What is asked: Copy each line of the material below that includes the string "FreeCAD".

Task inputs:
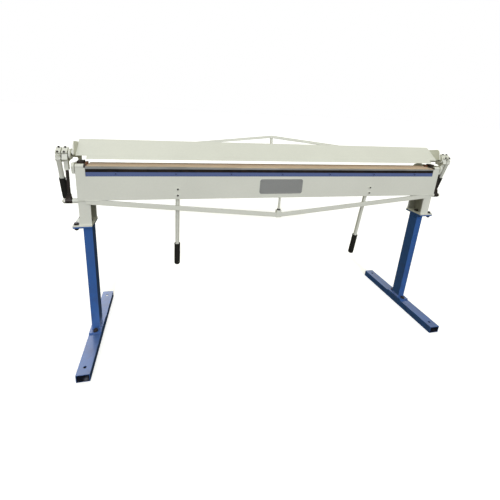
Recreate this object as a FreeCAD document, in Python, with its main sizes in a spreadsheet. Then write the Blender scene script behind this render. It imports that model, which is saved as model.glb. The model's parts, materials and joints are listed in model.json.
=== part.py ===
import FreeCAD, Part, Sketcher
import os
import re

# Straight hand brake for sheet metal on its own two-legged stand.
# X runs along the bed, Y points to the back, Z is up. The origin is on the
# floor, midway between the two feet. Lengths are millimetres, angles degrees.
# The clamp leaf is drawn shut, measured from its heel pivot, and then placed
# open by its own placement. The bending leaf is drawn hanging straight down.

SIZES = {
    # stand
    "foot_length": 610.0,
    "foot_width": 60.0,
    "foot_height": 40.0,
    "tube_wall": 3.0,
    "anchor_hole": 14.0,
    "anchor_inset": 41.0,
    "base_plate_length": 120.0,
    "base_plate_thick": 8.0,
    "base_bolt_inset": 13.5,
    "post_width": 40.0,
    "post_depth": 60.0,
    "post_length": 591.0,
    "flange_inner_reach": 27.0,
    "flange_outer_reach": 58.0,
    "flange_depth": 116.0,
    "flange_thick": 8.0,
    "flange_bolt_out": 44.0,
    "flange_bolt_side": 44.0,
    "flange_bolt_in": 5.5,
    "column_width": 52.0,
    "column_depth": 106.0,
    "column_wall": 6.0,
    "column_gap": 2.0,
    "bolt_radius": 6.0,
    "bolt_head_radius": 10.5,
    "bolt_head_height": 7.5,
    "bolt_collar_radius": 12.0,
    "bolt_collar_height": 2.0,
    "nut_height": 10.0,
    "bolt_clearance": 0.3,
    # bed
    "bed_length": 1872.0,
    "beam_lift": 157.0,
    "beam_height": 110.0,
    "beam_depth": 60.0,
    "beam_wall": 5.0,
    "beam_back": 36.0,
    "bed_plate_thick": 16.0,
    "bed_depth": 90.0,
    "bed_relief": 0.5,
    # end plates
    "end_room": 44.0,
    "end_plate_thick": 12.0,
    "hinge_forward": 54.0,
    "hinge_lobe": 15.0,
    "heel_back": 105.0,
    "heel_drop": 32.5,
    "heel_lobe": 30.0,
    "heel_pin_radius": 9.0,
    "heel_head_radius": 13.0,
    "heel_head_length": 8.0,
    "tab_forward": 15.0,
    "tab_back": 40.0,
    "tab_drop": 108.0,
    "plate_nose_forward": 62.0,
    "plate_nose_drop": 33.0,
    "plate_nose_rise": 9.0,
    "tab_screw_inset": 14.0,
    "tab_screw_pitch": 34.0,
    "tab_screw_radius": 4.0,
    "tab_screw_head": 7.0,
    "tab_screw_head_height": 2.5,
    "stop_block_width": 28.0,
    "stop_block_depth": 31.0,
    "stop_block_height": 14.0,
    "stop_block_forward": 20.0,
    "buffer_width": 12.0,
    "buffer_depth": 20.0,
    "buffer_height": 25.0,
    "buffer_room": 2.0,
    "buffer_forward": 4.0,
    # hinge of the bending leaf
    "hinge_pin_radius": 6.0,
    "pin_head_radius": 8.0,
    "pin_head_length": 6.5,
    "barrel_radius": 11.0,
    "barrel_length": 35.0,
    "barrel_gap": 2.0,
    "running_fit": 0.05,
    # bending leaf
    "apron_thick": 8.0,
    "apron_set_out": 2.0,
    "apron_drop": 160.0,
    "apron_end_room": 1.0,
    "apron_ear_drop": 4.0,
    "bending_bar_height": 25.0,
    "packing_bar_height": 20.0,
    "packing_bar_thick": 6.0,
    "bar_screw_pitch": 270.0,
    "bar_screw_drop": 32.0,
    "bar_screw_radius": 3.0,
    "bar_screw_head": 5.0,
    "bar_screw_head_height": 4.0,
    "stiffener_half": 900.0,
    "stiffener_depth": 26.0,
    "stiffener_height": 40.0,
    "stiffener_drop": 53.0,
    "stiffener_wall": 5.0,
    "apron_truss_half": 945.0,
    "apron_truss_thick": 10.0,
    "apron_truss_height": 24.0,
    "apron_truss_sag": 111.0,
    "apron_truss_rise": 93.1,
    "truss_boss_half": 14.0,
    "truss_boss_thick": 18.0,
    "truss_boss_height": 41.0,
    "truss_stud_radius": 6.0,
    "truss_stud_depth": 20.0,
    "truss_nut_radius": 10.5,
    "truss_nut_height": 6.0,
    # handles of the bending leaf
    "handle_spread": 531.0,
    "handle_radius": 10.0,
    "handle_wall": 2.0,
    "handle_lean": 5.9,
    "handle_top_drop": 104.0,
    "handle_length": 444.0,
    "handle_back": 14.0,
    "handle_screw_drop": 108.0,
    "handle_screw_pitch": 31.0,
    "handle_screw_radius": 4.0,
    "handle_screw_head": 7.0,
    "handle_screw_head_height": 5.0,
    "handle_tap_depth": 2.5,
    "handle_block_width": 30.0,
    "handle_block_thick": 10.0,
    "handle_block_height": 60.0,
    "handle_block_drop": 96.0,
    "grip_radius": 15.0,
    "grip_length": 128.0,
    "grip_collar_radius": 15.8,
    "grip_collar_length": 3.0,
    # plain plate on the front of the bending leaf
    "name_plate_length": 236.0,
    "name_plate_height": 78.0,
    "name_plate_thick": 2.0,
    "name_plate_drop": 59.0,
    "name_plate_corner": 12.0,
    "name_screw_radius": 3.0,
    "name_screw_length": 1.5,
    "name_screw_inset": 10.0,
    # clamp leaf, shut, measured from the heel pivot
    "open_angle": 10.91,
    "leaf_gap": 0.3,
    "nose_setback": 2.0,
    "nose_end_room": 1.0,
    "nose_thick": 16.0,
    "nose_depth": 68.0,
    "nose_angle": 40.0,
    "nose_bevel_height": 7.4,
    "face_angle": 48.4,
    "face_thick": 8.0,
    "face_rise": 96.0,
    "leaf_end_gap": 2.0,
    "leaf_base_thick": 8.0,
    "leaf_base_back": 35.0,
    "cheek_thick": 6.0,
    "cheek_lift": 3.6,
    "cheek_height": 61.6,
    "cheek_foot_forward": 7.0,
    "cheek_top_forward": 70.0,
    "cheek_corner": 10.0,
    "rib_thick": 8.0,
    "rib_pitch": 310.0,
    "rib_end": 900.0,
    "rib_depth": 60.0,
    "leaf_truss_back": 19.0,
    "leaf_truss_thick": 12.0,
    "leaf_truss_height": 14.0,
    "leaf_truss_half": 900.0,
    "leaf_truss_apex": 179.0,
    "leaf_truss_fall": 95.4,
    "leaf_lug_length": 30.0,
    "leaf_post_radius": 8.0,
    "leaf_post_sink": 6.0,
    # arms, cranks and links outside the end plates
    "arm_gap": 3.0,
    "arm_thick": 8.0,
    "arm_half_width": 15.0,
    "arm_head_radius": 24.0,
    "arm_heel_radius": 22.0,
    "arm_block_width": 20.0,
    "arm_block_height": 18.0,
    "crank_reach": 145.2,
    "crank_rise": 56.0,
    "crank_throw": 13.7,
    "crank_pin_radius": 8.0,
    "journal_radius": 10.0,
    "outer_journal_radius": 7.0,
    "web_thick": 3.0,
    "web_gap": 0.5,
    "web_margin": 11.0,
    "head_width": 23.0,
    "head_gap": 1.0,
    "hub_width": 21.5,
    "head_front": 26.0,
    "head_front_drop": 22.0,
    "head_back": 33.0,
    "head_back_drop": 30.0,
    "head_back_corner": 5.0,
    "head_low": 36.0,
    "head_low_forward": 7.0,
    "cap_tilt": 36.0,
    "cap_seat": 11.3,
    "cap_front": 13.7,
    "cap_back": 23.4,
    "cap_thick": 6.0,
    "cap_groove": 4.0,
    "cap_neck": 14.0,
    "cap_bolt_radius": 2.5,
    "cap_bolt_head": 4.5,
    "cap_bolt_head_height": 4.0,
    "cap_bolt_depth": 6.0,
    "cap_bolt_inset": 4.0,
    "slot_front": 8.8,
    "slot_back": 19.5,
    "slot_low": 12.3,
    "slot_high": 9.3,
    "stud_forward": 35.0,
    "stud_drop": 168.0,
    "stud_radius": 8.0,
    "stud_head_radius": 12.0,
    "stud_head_length": 13.0,
    "stud_boss_radius": 12.0,
    "stud_boss_gap": 1.0,
    "stud_sink": 20.0,
    "link_hub_radius": 12.5,
    "link_hub_length": 29.0,
    "link_fan_rise": 36.0,
    "link_fan_half": 7.5,
    "link_fan_thick": 12.0,
    "link_rod_radius": 7.0,
    "shank_width": 18.0,
    "shank_drop": 22.0,
    # clamp handles, measured from the crank axis
    "clamp_handle_forward": 20.4,
    "clamp_handle_lean": 13.5,
    "clamp_handle_length": 219.0,
    "clamp_handle_radius": 10.0,
    "clamp_grip_radius": 13.5,
    "clamp_grip_length": 109.0,
    "grip_end_wall": 4.0,
}

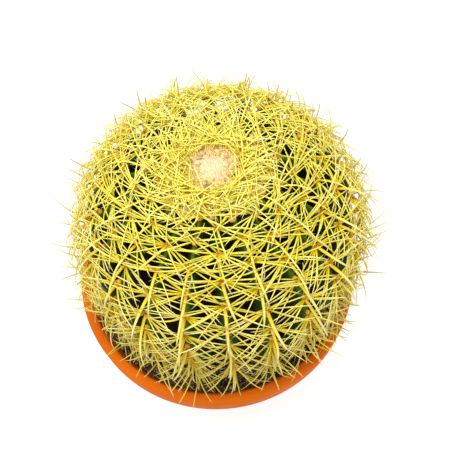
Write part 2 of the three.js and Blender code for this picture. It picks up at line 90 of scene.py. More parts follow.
def strength(name, description, default):
    return FloatProperty(name=name, description=description, default=default, subtype="UNSIGNED")


def whole(name, description, default):
    return IntProperty(name=name, description=description, default=default, subtype="UNSIGNED")


def colour(name, description, default):
    return FloatVectorProperty(
        name=name, description=description, default=default, subtype="COLOR", size=3, min=0, max=1
    )


class PotSettings(bpy.types.PropertyGroup):
    rim_radius: length("Rim radius", "Outer radius of the rim", (POT_HIGH.x - POT_LOW.x) / 2)
    height: length("Height", "From the base to the rim's top", POT_HIGH.z)
    base_radius: length("Base radius", "Outer radius of the flat base", 84 * MM)
    wall: length("Wall", "Thickness of the wall", 3 * MM)
    skirt: length("Skirt", "Height of the rim's skirt", 22 * MM)
    plastic: colour("Plastic", "Colour of the moulded plastic", (0.85, 0.180, 0.0035))
    shade: colour("Plastic shade", "Colour where the plastic is duller", (0.60, 0.100, 0.001))
    dust: colour("Dust", "Colour of the plastic's dusty scuffs", (0.80, 0.20, 0.03))


class SoilSettings(bpy.types.PropertyGroup):
    level: length("Level", "Height of the soil's surface", 139 * MM)
    relief: length("Relief", "Height of the soil's lumps", 3.2 * MM)
    peat: colour("Peat", "Colour of the peat", (0.008, 0.004, 0.002))
    dry_peat: colour("Dry peat", "Colour of the peat's dry crumbs", (0.58, 0.37, 0.18))
    fibre: colour("Fibre", "Colour of the fibres", (0.74, 0.58, 0.34))
    grit: colour("Grit", "Colour of the mineral grit", (0.75, 0.62, 0.46))
    seed: whole("Seed", "Seed of the soil's scatter", 5)


class BodySettings(bpy.types.PropertyGroup):
    ribs: whole("Ribs", "Number of ribs", 22)
    radius: length("Radius", "Radius over the rib crests", 102 * MM)
    crown_rise: length("Crown rise", "From the widest level to the crown", 71 * MM)
    foot_drop: length("Foot drop", "From the widest level to the foot", 144 * MM)
    furrow: length("Furrow", "Depth of the furrows", 17 * MM)
    swelling: length("Swelling", "How far the crest swells at each areole", 0.9 * MM)
    skin: colour("Skin", "Green of the flanks", (0.027, 0.066, 0.003))
    crest: colour("Crest", "Lighter green of the crests", (0.090, 0.165, 0.010))
    # Painted shade: the dark brown that the furrows take, for the shade between the ribs and their
    # spines
    furrow_shade: colour("Deep", "Dark brown in the furrows", (0.010, 0.0055, 0.002))


class SpineSettings(bpy.types.PropertyGroup):
    radial: length("Radial spines", "Length of the radial spines", 30 * MM)
    central: length("Central spines", "Length of the long central spines", 41.5 * MM)
    radial_width: length("Radial width", "Thickness of a radial spine's foot", 1.3 * MM)
    central_width: length("Central width", "Width of the lowest central spine", 2.6 * MM)
    root: colour("Root", "Colour of a spine's foot", (0.86, 0.51, 0.012))
    shaft: colour("Shaft", "Colour of a spine's shaft", (0.83, 0.685, 0.010))
    young: colour("Young", "Colour of the shafts of young spines", (0.94, 0.84, 0.110))
    cream: colour("Cream", "Colour of a spine's upper half", (0.92, 0.80, 0.36))
    tip: colour("Tip", "Colour of a spine's tip", (0.93, 0.77, 0.39))
    # Old spines' shafts: their own duller colour, darkened further as painted shade for the low
    # rows
    old: colour("Old", "Colour of the shafts of old spines", (0.62, 0.465, 0.022))
    felt: colour("Felt", "Colour of the areoles' felt", (0.92, 0.52, 0.055))
    old_felt: colour("Old felt", "Colour of felt that has darkened", (0.55, 0.26, 0.025))
    wool: colour("Wool", "Colour of the crown's wool", (0.87, 0.65, 0.36))
    # Tan wool round the crown's middle: partly the wool's own colour, partly painted shade among
    # the young spines
    shaded_tan_wool: colour("Tan wool", "Colour of the wool round the crown's middle", (0.84, 0.56, 0.16))
    seed: whole("Seed", "Seed of the spines' scatter", 11)


class StageSettings(bpy.types.PropertyGroup):
    floor: colour("Floor", "Colour of the paper floor before it glows", (0.35, 0.35, 0.35))
    glow: strength("Glow", "Light from under the paper floor", 2.3)
    sky: strength("Sky", "Strength of the even light", 0.56)
    key: power("Key", "Power of the large soft lamp", 10.8)


# Making meshes


def new_object(name, data):
    made = bpy.data.objects.new(name, data)
    bpy.context.scene.collection.objects.link(made)
    return made


def mesh_object(name, points, faces, smooth=True):
    mesh = bpy.data.meshes.new(name)
    mesh.from_pydata([tuple(p) for p in points], [], faces)
    if smooth:
        mesh.shade_smooth()
    mesh.update()
    return new_object(name, mesh)


def ring(radius, z, segments, centre=(0.0, 0.0)):
    """A level ring of points, clockwise as seen from above."""
    turns = 2 * np.pi * np.arange(segments) / segments
    x = centre[0] + radius * np.sin(turns)
    y = centre[1] + radius * np.cos(turns)
    return np.column_stack([x, y, np.full(segments, z)])


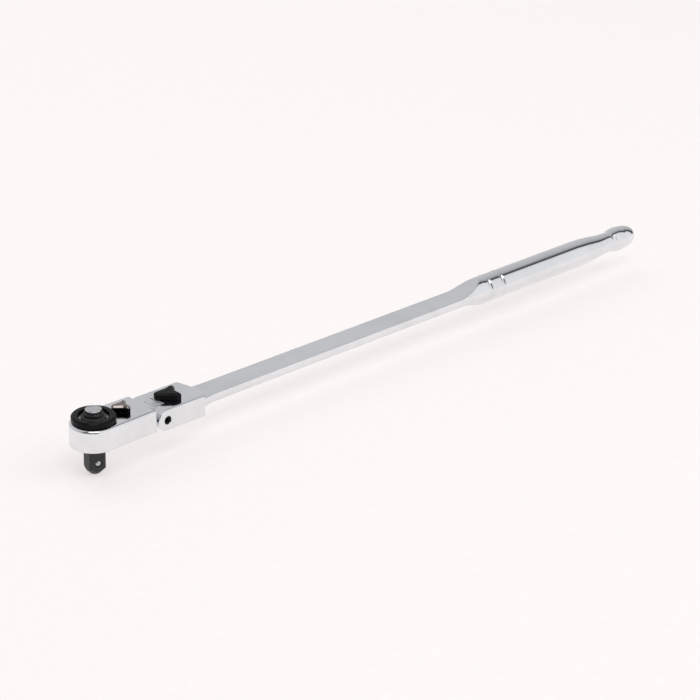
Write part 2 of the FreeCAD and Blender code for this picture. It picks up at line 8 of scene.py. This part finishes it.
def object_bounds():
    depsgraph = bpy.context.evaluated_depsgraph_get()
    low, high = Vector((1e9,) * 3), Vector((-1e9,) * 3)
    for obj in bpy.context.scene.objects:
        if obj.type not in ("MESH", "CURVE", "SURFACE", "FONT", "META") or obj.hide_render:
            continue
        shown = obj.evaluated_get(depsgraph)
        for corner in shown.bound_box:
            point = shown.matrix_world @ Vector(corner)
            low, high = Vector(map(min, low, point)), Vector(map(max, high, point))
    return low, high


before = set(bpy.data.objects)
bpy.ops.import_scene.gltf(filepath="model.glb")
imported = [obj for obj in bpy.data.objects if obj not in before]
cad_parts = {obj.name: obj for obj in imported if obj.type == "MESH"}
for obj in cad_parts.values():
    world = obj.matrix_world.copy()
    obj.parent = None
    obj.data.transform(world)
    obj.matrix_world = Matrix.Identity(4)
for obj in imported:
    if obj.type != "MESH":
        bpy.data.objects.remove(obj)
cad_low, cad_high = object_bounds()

# ---------------------------------------------------------------- handle
# One forging of alloy steel: clevis, flat shaft and round grip, ground, polished along its length
# and plated with bright chrome. The plate keeps faint polishing lines and thumb marks.


def new_finish(name, colour, metallic, roughness):
    """A material with a Principled shader whose plain numbers sit on the shader itself."""
    finish = bpy.data.materials.new(name)
    finish.use_nodes = True
    shader = finish.node_tree.nodes["Principled BSDF"]
    shader.inputs["Base Color"].default_value = (*colour, 1)
    shader.inputs["Metallic"].default_value = metallic
    shader.inputs["Roughness"].default_value = roughness
    return finish, shader


def polish_group():
    """Polishing lines along X, smudges and fine pits: masks and a height, from Object coordinates."""
    group = bpy.data.node_groups.new("polish", "ShaderNodeTree")
    face = group.interface
    for name, usual in (("Line Length", 12.0), ("Line Pitch", 2200.0), ("Smudge Size", 28.0)):
        socket = face.new_socket(name, in_out="INPUT", socket_type="NodeSocketFloat")
        socket.default_value = usual
    for name in ("Lines", "Smudge", "Height"):
        face.new_socket(name, in_out="OUTPUT", socket_type="NodeSocketFloat")
    nodes, links = group.nodes, group.links
    given = nodes.new("NodeGroupInput")
    out = nodes.new("NodeGroupOutput")
    place = nodes.new("ShaderNodeTexCoord")
    stretch = nodes.new("ShaderNodeCombineXYZ")
    links.new(given.outputs["Line Length"], stretch.inputs["X"])
    links.new(given.outputs["Line Pitch"], stretch.inputs["Y"])
    links.new(given.outputs["Line Pitch"], stretch.inputs["Z"])
    scaled = nodes.new("ShaderNodeVectorMath")
    scaled.operation = "MULTIPLY"
    links.new(place.outputs["Object"], scaled.inputs[0])
    links.new(stretch.outputs["Vector"], scaled.inputs[1])
    lines = nodes.new("ShaderNodeTexNoise")
    lines.inputs["Scale"].default_value = 1
    lines.inputs["Detail"].default_value = 3
    links.new(scaled.outputs["Vector"], lines.inputs["Vector"])
    smudge = nodes.new("ShaderNodeTexNoise")
    smudge.inputs["Detail"].default_value = 5
    smudge.inputs["Roughness"].default_value = 0.6
    smudge.inputs["Distortion"].default_value = 0.8
    links.new(place.outputs["Object"], smudge.inputs["Vector"])
    links.new(given.outputs["Smudge Size"], smudge.inputs["Scale"])
    spread = nodes.new("ShaderNodeMapRange")
    spread.inputs["From Min"].default_value = 0.42
    spread.inputs["From Max"].default_value = 0.68
    links.new(smudge.outputs["Fac"], spread.inputs["Value"])
    pits = nodes.new("ShaderNodeTexVoronoi")
    pits.inputs["Scale"].default_value = 900
    links.new(place.outputs["Object"], pits.inputs["Vector"])
    few = nodes.new("ShaderNodeMapRange")
    few.inputs["From Min"].default_value = 0.0
    few.inputs["From Max"].default_value = 0.12
    few.inputs["To Min"].default_value = 1.0
    few.inputs["To Max"].default_value = 0.0
    links.new(pits.outputs["Distance"], few.inputs["Value"])
    depth = nodes.new("ShaderNodeMath")
    depth.operation = "MULTIPLY_ADD"
    depth.inputs[1].default_value = -0.4
    links.new(few.outputs["Result"], depth.inputs[0])
    links.new(lines.outputs["Fac"], depth.inputs[2])
    links.new(lines.outputs["Fac"], out.inputs["Lines"])
    links.new(spread.outputs["Result"], out.inputs["Smudge"])
    links.new(depth.outputs["Value"], out.inputs["Height"])
    return group


polish = polish_group()


def polished(name, colour, tint, low, high, depth, length=12.0, pitch=2200.0, size=28.0, edge=0.0002):
    """A polished or brushed metal with softened edges; the polish group's masks vary it."""
    finish, shader = new_finish(name, colour, 1.0, low)
    nodes, links = finish.node_tree.nodes, finish.node_tree.links
    marks = nodes.new("ShaderNodeGroup")
    marks.node_tree = polish
    marks.inputs["Line Length"].default_value = length
    marks.inputs["Line Pitch"].default_value = pitch
    marks.inputs["Smudge Size"].default_value = size
    shade = nodes.new("ShaderNodeMix")
    shade.data_type = "RGBA"
    shade.inputs["A"].default_value = (*colour, 1)
    shade.inputs["B"].default_value = (*tint, 1)
    links.new(marks.outputs["Smudge"], shade.inputs["Factor"])
    links.new(shade.outputs["Result"], shader.inputs["Base Color"])
    rough = nodes.new("ShaderNodeMapRange")
    rough.inputs["To Min"].default_value = low
    rough.inputs["To Max"].default_value = high
    both = nodes.new("ShaderNodeMath")
    both.operation = "MULTIPLY"
    links.new(marks.outputs["Lines"], both.inputs[0])
    links.new(marks.outputs["Smudge"], both.inputs[1])
    links.new(both.outputs["Value"], rough.inputs["Value"])
    links.new(rough.outputs["Result"], shader.inputs["Roughness"])
    rounded = nodes.new("ShaderNodeBevel")
    rounded.samples = 8
    rounded.inputs["Radius"].default_value = edge
    bump = nodes.new("ShaderNodeBump")
    bump.inputs["Strength"].default_value = depth
    bump.inputs["Distance"].default_value = 0.00001
    links.new(rounded.outputs["Normal"], bump.inputs["Normal"])
    links.new(marks.outputs["Height"], bump.inputs["Height"])
    links.new(bump.outputs["Normal"], shader.inputs["Normal"])
    return finish


def dress(finish, *nodes):
    """Gives a finish to whole CAD nodes."""
    for name in nodes:
        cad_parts[name].material_slots[0].material = finish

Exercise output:
Recreate this object as a FreeCAD document, in Python, with its main sizes in a spreadsheet. Then write the Blender scene script behind this render. It imports that model, which is saved as model.glb. The model's parts, materials and joints are listed in model.json.
import FreeCAD, Part, Sketcher
Write part 2 of the FreeCAD and Blender code for this picture. It picks up at line 8 of scene.py. This part finishes it.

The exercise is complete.